# [Given instruction]
Produce word for word the lines of the data below running from the one that has "What OpenSCAD source builds the parts of this object? That" to the one that has "foot_r = 6; // [4:0.5:7]", inclusive, and no others.

# [Provided material]
* * * * *

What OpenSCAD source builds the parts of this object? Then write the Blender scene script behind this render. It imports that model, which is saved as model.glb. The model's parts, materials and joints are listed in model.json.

* * * * *

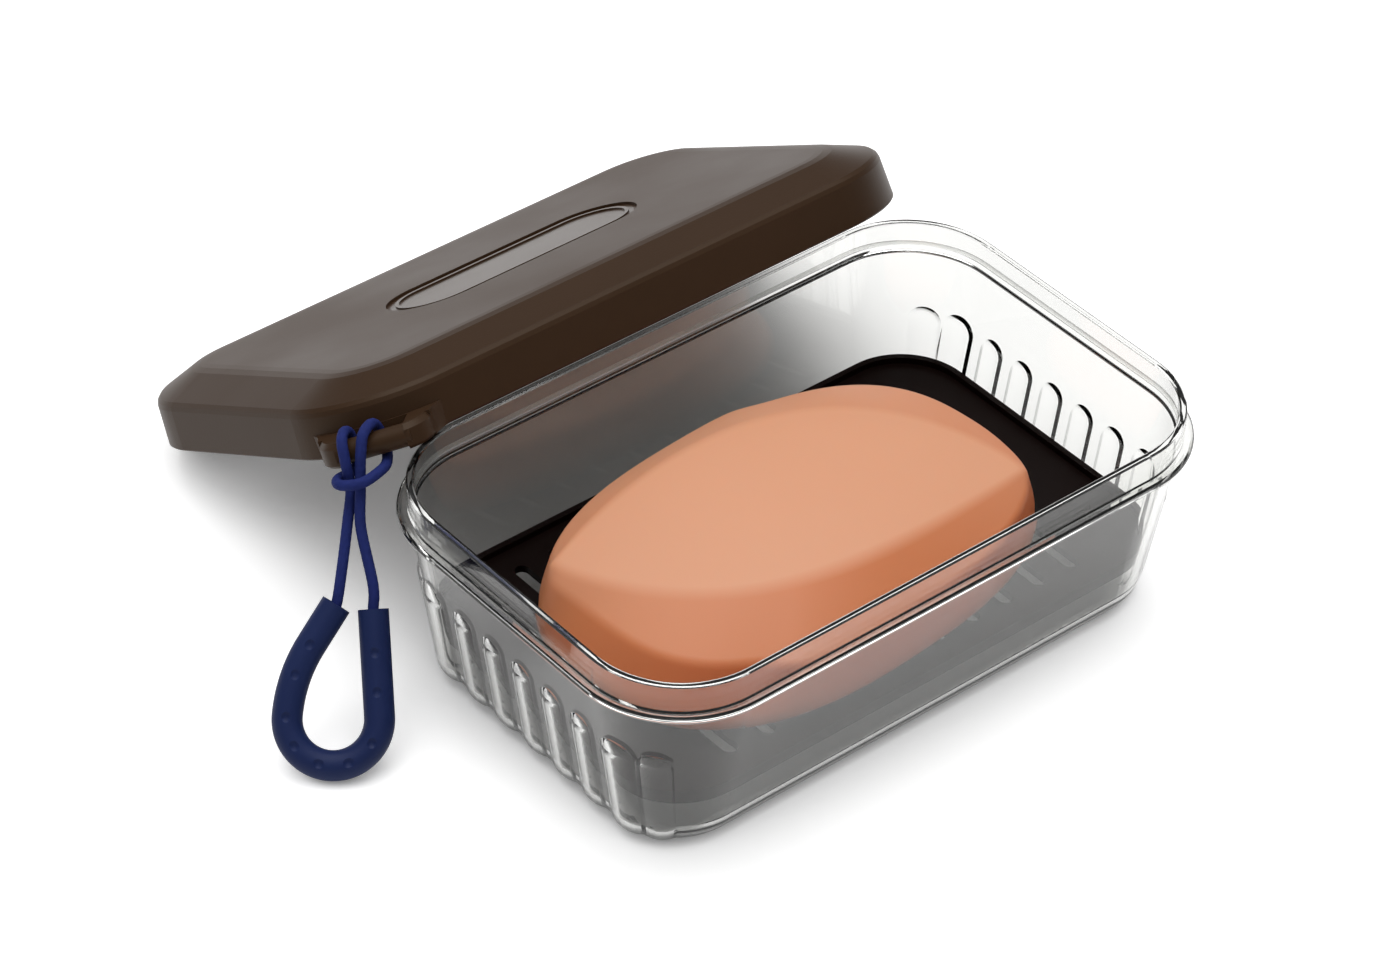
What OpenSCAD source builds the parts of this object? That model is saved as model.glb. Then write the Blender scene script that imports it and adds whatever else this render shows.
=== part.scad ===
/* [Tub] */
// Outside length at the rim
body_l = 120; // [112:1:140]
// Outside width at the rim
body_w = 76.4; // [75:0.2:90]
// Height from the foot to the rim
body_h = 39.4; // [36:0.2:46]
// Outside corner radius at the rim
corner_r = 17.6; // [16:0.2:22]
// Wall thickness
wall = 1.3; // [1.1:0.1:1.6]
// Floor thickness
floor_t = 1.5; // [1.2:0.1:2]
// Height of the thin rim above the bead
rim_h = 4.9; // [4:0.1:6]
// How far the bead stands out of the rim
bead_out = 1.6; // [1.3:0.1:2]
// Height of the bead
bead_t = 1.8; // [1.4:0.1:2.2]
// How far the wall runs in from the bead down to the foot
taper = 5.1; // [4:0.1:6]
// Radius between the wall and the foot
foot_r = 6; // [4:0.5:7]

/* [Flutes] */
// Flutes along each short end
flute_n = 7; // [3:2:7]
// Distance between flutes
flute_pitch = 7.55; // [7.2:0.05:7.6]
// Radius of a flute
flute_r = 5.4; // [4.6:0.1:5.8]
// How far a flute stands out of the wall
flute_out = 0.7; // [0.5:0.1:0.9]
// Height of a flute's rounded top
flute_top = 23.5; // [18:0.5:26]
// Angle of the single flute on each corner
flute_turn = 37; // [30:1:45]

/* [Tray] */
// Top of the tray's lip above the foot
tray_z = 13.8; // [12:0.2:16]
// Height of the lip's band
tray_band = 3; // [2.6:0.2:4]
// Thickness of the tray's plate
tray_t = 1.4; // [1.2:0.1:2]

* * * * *

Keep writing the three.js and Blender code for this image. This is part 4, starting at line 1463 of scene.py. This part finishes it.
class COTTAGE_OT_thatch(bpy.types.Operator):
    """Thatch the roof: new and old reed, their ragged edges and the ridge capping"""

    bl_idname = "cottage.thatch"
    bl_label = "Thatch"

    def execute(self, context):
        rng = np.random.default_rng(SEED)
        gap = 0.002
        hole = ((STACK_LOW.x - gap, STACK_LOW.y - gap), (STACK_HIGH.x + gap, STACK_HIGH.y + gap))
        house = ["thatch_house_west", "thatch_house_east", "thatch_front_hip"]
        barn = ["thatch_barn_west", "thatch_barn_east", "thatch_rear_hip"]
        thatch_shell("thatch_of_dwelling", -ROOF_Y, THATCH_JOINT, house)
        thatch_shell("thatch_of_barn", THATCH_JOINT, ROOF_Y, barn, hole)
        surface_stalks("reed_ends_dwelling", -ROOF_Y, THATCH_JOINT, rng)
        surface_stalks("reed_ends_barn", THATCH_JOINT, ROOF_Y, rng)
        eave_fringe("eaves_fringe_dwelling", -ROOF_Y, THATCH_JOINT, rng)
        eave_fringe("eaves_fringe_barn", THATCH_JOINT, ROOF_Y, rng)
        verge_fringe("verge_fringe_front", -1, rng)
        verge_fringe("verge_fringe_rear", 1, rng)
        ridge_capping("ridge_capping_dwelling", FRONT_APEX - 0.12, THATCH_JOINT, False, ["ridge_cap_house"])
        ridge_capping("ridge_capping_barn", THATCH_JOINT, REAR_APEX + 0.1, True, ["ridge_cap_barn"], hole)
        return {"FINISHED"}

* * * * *

# [Task solution]
What OpenSCAD source builds the parts of this object? That model is saved as model.glb. Then write the Blender scene script that imports it and adds whatever else this render shows.
=== part.scad ===
/* [Tub] */
// Outside length at the rim
body_l = 120; // [112:1:140]
// Outside width at the rim
body_w = 76.4; // [75:0.2:90]
// Height from the foot to the rim
body_h = 39.4; // [36:0.2:46]
// Outside corner radius at the rim
corner_r = 17.6; // [16:0.2:22]
// Wall thickness
wall = 1.3; // [1.1:0.1:1.6]
// Floor thickness
floor_t = 1.5; // [1.2:0.1:2]
// Height of the thin rim above the bead
rim_h = 4.9; // [4:0.1:6]
// How far the bead stands out of the rim
bead_out = 1.6; // [1.3:0.1:2]
// Height of the bead
bead_t = 1.8; // [1.4:0.1:2.2]
// How far the wall runs in from the bead down to the foot
taper = 5.1; // [4:0.1:6]
// Radius between the wall and the foot
foot_r = 6; // [4:0.5:7]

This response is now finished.